The question is whether, as a community (not just one person in a small charity) it is really a reasonable decision to close off avenues of investigation (as multiple charities do) because we fear uncomfortable paths?
"Uncomfortable paths" is doing a lot of heavy lifting here. The less politically correct terminology would probably be "torture".
It's easy to look at animals as an outgroup to justify pursuing all available avenues of investigation.
Similarly, when it was easier to view ethnically different humans as an outgroup, we had situations like
Unit 731, a horrific Japanese WWII-era human experimentation research lab, which probably did produce some medical insights that helped some people:
Experiments included disease injections, controlled dehydration,
biological weapons testing,
hypobaric pressure chamber testing,
vivisection,
organ harvesting,
amputation, and standard weapons testing. Victims included not only kidnapped men, women (including pregnant women) and children but also babies born from the systemic
rape perpetrated by the staff inside the compound. The victims also came from different nationalities, with the majority being Chinese and a significant minority being
Russian.
Society is advancing morally. 300 years ago, black people were less than white people in the Americas and could be tortured for economic progress. Today, that attitude is vanishing, but animals are still viewed as less than, although we're currently in the "abolitionist" stage of animal rights, with animal welfare groups and veganism gaining popularity.
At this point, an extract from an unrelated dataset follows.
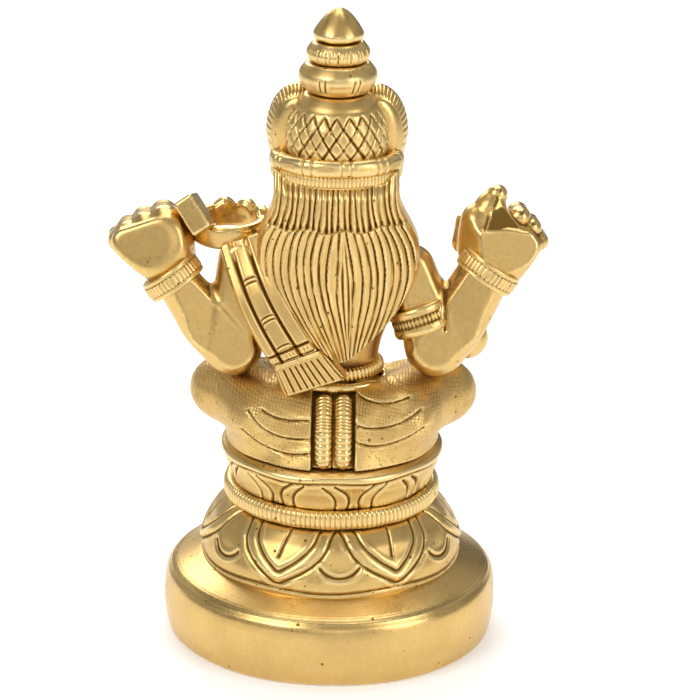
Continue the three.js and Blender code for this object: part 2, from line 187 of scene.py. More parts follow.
def polyline(points, step, soften):
    """A [radius, height] outline resampled at an even step with its corners rounded by about `soften`."""
    points = np.array(points, float)
    length = np.concatenate([[0], np.cumsum(np.linalg.norm(np.diff(points, axis=0), axis=1))])
    count = max(int(length[-1] / step), 8)
    s = np.linspace(0, length[-1], count)
    line = np.stack([np.interp(s, length, points[:, k]) for k in range(2)], 1)
    for _ in range(int((soften / step) ** 2 * 2) + 1):
        inner = 0.25 * line[:-2] + 0.5 * line[1:-1] + 0.25 * line[2:]
        line[1:-1] = inner
    return line


def round_box(node, sunk):
    """The middle, radius, foot and top of a turned piece. Its foot sits `sunk` mm into what is under it."""
    low, high = box(node)
    return (low + high) / 2, (high[0] - low[0]) / 2, low[2] - sunk, high[2]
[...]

And regarding veganism, which you brought up earlier as if it's a binary:
essentially boils down to the simple question of “are you vegan”?
It's not. No one is abstaining from harming every single animal. Otherwise they couldn't buy a single thing, as supply chains are insanely complicated. Was the seat of the truck made of cow leather that delivered the plastic to the synthetic leather boot factory? They couldn't even walk outside for fear of stepping on a bug.
Someone who eats meat, but doesn't buy useless fur coats, is more "vegan" than someone that does.
It's a spectrum of what people are able to do and where the individuals feel the benefit-harm line is.
I think giving a mouse long covid, forcing it to swim to exhaustion in terror with no escape, then eventually suffocating it with a panic inducing gas, would easily fit on one side of the benefit-harm line, if one thinks an animal that can feel pain matters as much as a human that can feel pain. Which, if one doesn't, I think is a matter of convenience, because it allows the above to be justified.